**Direction**:
Transcribe, exactly as they appear, the line that contains "lowerBarrel(), PURPLE, 0.55, 0.1);", the line that contains "nodes[node].hide_render = nodes[node].hide_viewport", and every line in between, and nothing else.

********

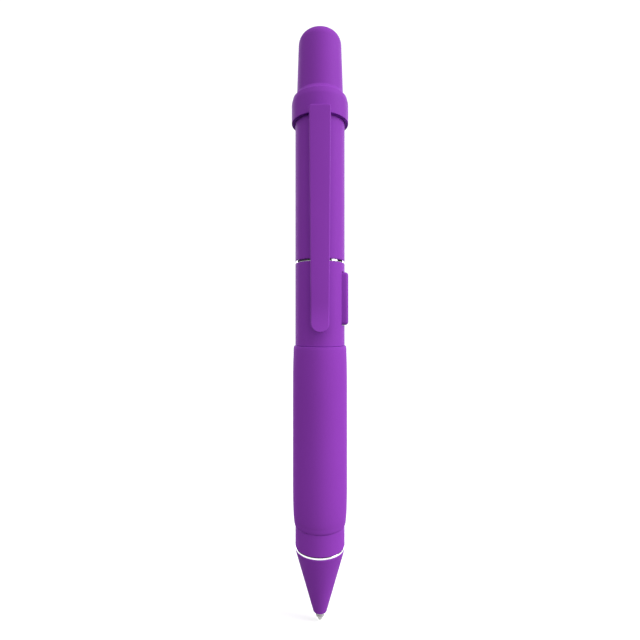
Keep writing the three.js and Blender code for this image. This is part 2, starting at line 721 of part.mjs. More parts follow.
// Side view: straight, then curving away from the barrel at the lower end, with a bump behind it.
function clipSide() {
  const steps = 6;
  const start = CLIP_BOTTOM + CLIP_FLARE_LENGTH;
  const flare = (t) => -CLIP_FLARE * t * t;
  const levels = Array.from({ length: steps + 1 }, (_, i) => i / steps);
  const front = levels.map((t) => [CLIP_FRONT + flare(t), start - CLIP_FLARE_LENGTH * t]);
  const back = levels.map((t) => [CLIP_BACK + flare(t), start - CLIP_FLARE_LENGTH * t]).reverse();
  const bump = arc(CLIP_BACK, start + BUMP_HALF_LENGTH, CLIP_BUMP, BUMP_HALF_LENGTH, -60, 90, 6);
  return [[CLIP_FRONT, CLIP_TOP], ...front, ...back, ...bump, [CLIP_BACK, CLIP_TOP]];
}

// Front view: tapered, with small round corners at the top and a full round end at the bottom.
function clipFront() {
  const c = CLIP_CORNER;
  const half = CLIP_TOP_HALF_WIDTH;
  return [
    ...arc(0, CLIP_BOTTOM + CLIP_END_R, CLIP_END_R, CLIP_END_R, 180, 360, 12),
    ...arc(half - c, CLIP_TOP - c, c, c, 0, 90, 3),
    ...arc(-half + c, CLIP_TOP - c, c, c, 90, 180, 3),
  ];
}

function clip() {
  const plate = common(
    prismX(clipSide(), 2 * CLIP_TOP_HALF_WIDTH),
    prismY(clipFront(), 2 * CLIP_FRONT, 0),
  );
  const foot = box(
    [-FOOT_HALF_WIDTH, FOOT_HALF_WIDTH],
    [CLIP_BACK - EDGE, -(BARREL_R + RUN_GAP)],
    [FOOT_BOTTOM, FOOT_TOP],
  );
  const hole = rod(RIVET_R + FIT_GAP, 0, -(CLIP_BACK + EDGE), FINE_SEGMENTS).rotateX(Math.PI / 2);
  return cut(join(plate, foot), hole.translate(0, 0, RIVET_Z));
}

function clipRivet() {
  const headOuter = GUIDE_SHOULDER_R - SHOULDER - FIT_GAP;
  const headInner = headOuter - RIVET_HEAD_HEIGHT;
  const end = -CLIP_BACK - SHOULDER;
  const profile = [
    [0, headInner],
    [RIVET_HEAD_R - EDGE, headInner],
    [RIVET_HEAD_R, headInner + EDGE / 2],
    [RIVET_HEAD_R, headOuter],
    [RIVET_R, headOuter],
    [RIVET_R, end],
    [0, end],
  ];
  return lathe(profile, FINE_SEGMENTS).rotateX(Math.PI / 2).translate(0, 0, RIVET_Z);
}

// ---- Build ----

add("lower_barrel", lowerBarrel(), PURPLE, 0.55, 0.1);
add("grip_sleeve", gripSleeve(), GRIP_PURPLE, 0.8, 0.0);
add("spring_seat", springSeat(), BRASS, 0.35, 1.0);
add("return_spring", returnSpring(), STEEL, 0.3, 1.0);
add("mechanism_housing", mechanismHousing(), DARK_PLASTIC, 0.5, 0.0);
add("catch_spring", catchSpring(), STEEL, 0.3, 1.0);
add("centre_ring", centreRing(), CHROME, 0.08, 1.0);
add("upper_barrel", upperBarrel(), PURPLE, 0.55, 0.1);
add("plunger_guide", plungerGuide(), DARK_PLASTIC, 0.5, 0.0);
add("collar", collar(), PURPLE, 0.55, 0.1);
add("plunger_cap", plungerCap(), PURPLE, 0.55, 0.1);
add("thrust_tube", thrustTube(), STEEL, 0.35, 1.0);
add("catch_rod", catchRod(), BRASS, 0.35, 1.0);
add("retaining_ring", retainingRing(), STEEL, 0.3, 1.0);
add("refill_tube", refillTube(), STEEL, 0.3, 1.0);
add("refill_tip", refillTip(), STEEL, 0.25, 1.0);
add("writing_ball", writingBall(), CHROME, 0.15, 1.0);
add("ink_column", inkColumn(), INK, 0.4, 0.0);
add("nose_cone", noseCone(), PURPLE, 0.55, 0.1);
add("nose_ring", noseRing(), CHROME, 0.08, 1.0);
add("side_button", sideButton(), PURPLE, 0.55, 0.0);
add("clip", clip(), PURPLE, 0.55, 0.1);
add("clip_rivet", clipRivet(), STEEL, 0.3, 1.0);

export default pen;
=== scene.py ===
import math

import bmesh
import bpy
from mathutils import Matrix, Vector


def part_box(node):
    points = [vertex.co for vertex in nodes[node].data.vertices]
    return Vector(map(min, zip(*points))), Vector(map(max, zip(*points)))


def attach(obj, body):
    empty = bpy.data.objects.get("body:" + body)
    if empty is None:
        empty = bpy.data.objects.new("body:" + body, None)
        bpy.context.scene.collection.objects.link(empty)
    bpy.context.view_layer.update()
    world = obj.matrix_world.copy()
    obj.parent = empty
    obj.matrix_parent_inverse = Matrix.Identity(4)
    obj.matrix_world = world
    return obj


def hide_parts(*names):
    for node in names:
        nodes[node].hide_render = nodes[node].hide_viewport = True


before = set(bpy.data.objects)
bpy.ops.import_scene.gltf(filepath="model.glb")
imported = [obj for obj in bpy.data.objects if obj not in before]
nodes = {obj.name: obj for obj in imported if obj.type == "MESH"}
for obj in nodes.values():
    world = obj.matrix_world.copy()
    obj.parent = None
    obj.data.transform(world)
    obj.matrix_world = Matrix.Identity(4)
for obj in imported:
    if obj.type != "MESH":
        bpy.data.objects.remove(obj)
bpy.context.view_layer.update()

MM = 0.001
X, Y, Z = 0, 1, 2
AROUND = 112  # faces round a turned piece
FINE_AROUND = 128
SMALL_AROUND = 64
SAME_POINT = 1e-5


def reach(node, axis):
    """The lowest and highest point of a CAD node along an axis, in millimetres."""
    low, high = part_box(node)
    return round(low[axis] / MM, 2), round(high[axis] / MM, 2)


# ---- Main sizes, in millimetres ----

# From the frame
BARREL_R = reach("upper_barrel", X)[1]
LOWER_BOTTOM, LOWER_TOP = reach("lower_barrel", Z)
UPPER_BOTTOM, UPPER_TOP = reach("upper_barrel", Z)
COLLAR_R = reach("collar", X)[1]
COLLAR_BOTTOM, COLLAR_TOP = reach("collar", Z)
CAP_R = reach("plunger_cap", X)[1]
CAP_BOTTOM, CAP_TOP = reach("plunger_cap", Z)
TUBE_TOP = reach("thrust_tube", Z)[1]
CENTRE_RING_R = reach("centre_ring", X)[1]
CENTRE_RING = reach("centre_ring", Z)
NOSE_RING = reach("nose_ring", Z)
NOSE_BOTTOM, NECK_TOP = reach("nose_cone", Z)
SLEEVE_BOTTOM, SLEEVE_TOP = reach("grip_sleeve", Z)
SEAT_BOTTOM, SEAT_TOP = reach("spring_seat", Z)
SPRING_TOP = reach("return_spring", Z)[1]
FLANGE_BOTTOM, FLANGE_TOP = reach("side_button", Z)
BUTTON_FACE = reach("side_button", X)[1]
CLIP_BOTTOM, CLIP_TOP = reach("clip", Z)
CLIP_HALF = reach("clip", X)[1]
RIVET_Z = sum(reach("clip_rivet", Z)) / 2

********

**Task response**:
add("lower_barrel", lowerBarrel(), PURPLE, 0.55, 0.1);
add("grip_sleeve", gripSleeve(), GRIP_PURPLE, 0.8, 0.0);
add("spring_seat", springSeat(), BRASS, 0.35, 1.0);
add("return_spring", returnSpring(), STEEL, 0.3, 1.0);
add("mechanism_housing", mechanismHousing(), DARK_PLASTIC, 0.5, 0.0);
add("catch_spring", catchSpring(), STEEL, 0.3, 1.0);
add("centre_ring", centreRing(), CHROME, 0.08, 1.0);
add("upper_barrel", upperBarrel(), PURPLE, 0.55, 0.1);
add("plunger_guide", plungerGuide(), DARK_PLASTIC, 0.5, 0.0);
add("collar", collar(), PURPLE, 0.55, 0.1);
add("plunger_cap", plungerCap(), PURPLE, 0.55, 0.1);
add("thrust_tube", thrustTube(), STEEL, 0.35, 1.0);
add("catch_rod", catchRod(), BRASS, 0.35, 1.0);
add("retaining_ring", retainingRing(), STEEL, 0.3, 1.0);
add("refill_tube", refillTube(), STEEL, 0.3, 1.0);
add("refill_tip", refillTip(), STEEL, 0.25, 1.0);
add("writing_ball", writingBall(), CHROME, 0.15, 1.0);
add("ink_column", inkColumn(), INK, 0.4, 0.0);
add("nose_cone", noseCone(), PURPLE, 0.55, 0.1);
add("nose_ring", noseRing(), CHROME, 0.08, 1.0);
add("side_button", sideButton(), PURPLE, 0.55, 0.0);
add("clip", clip(), PURPLE, 0.55, 0.1);
add("clip_rivet", clipRivet(), STEEL, 0.3, 1.0);

export default pen;
=== scene.py ===
import math

import bmesh
import bpy
from mathutils import Matrix, Vector


def part_box(node):
    points = [vertex.co for vertex in nodes[node].data.vertices]
    return Vector(map(min, zip(*points))), Vector(map(max, zip(*points)))


def attach(obj, body):
    empty = bpy.data.objects.get("body:" + body)
    if empty is None:
        empty = bpy.data.objects.new("body:" + body, None)
        bpy.context.scene.collection.objects.link(empty)
    bpy.context.view_layer.update()
    world = obj.matrix_world.copy()
    obj.parent = empty
    obj.matrix_parent_inverse = Matrix.Identity(4)
    obj.matrix_world = world
    return obj


def hide_parts(*names):
    for node in names:
        nodes[node].hide_render = nodes[node].hide_viewport = True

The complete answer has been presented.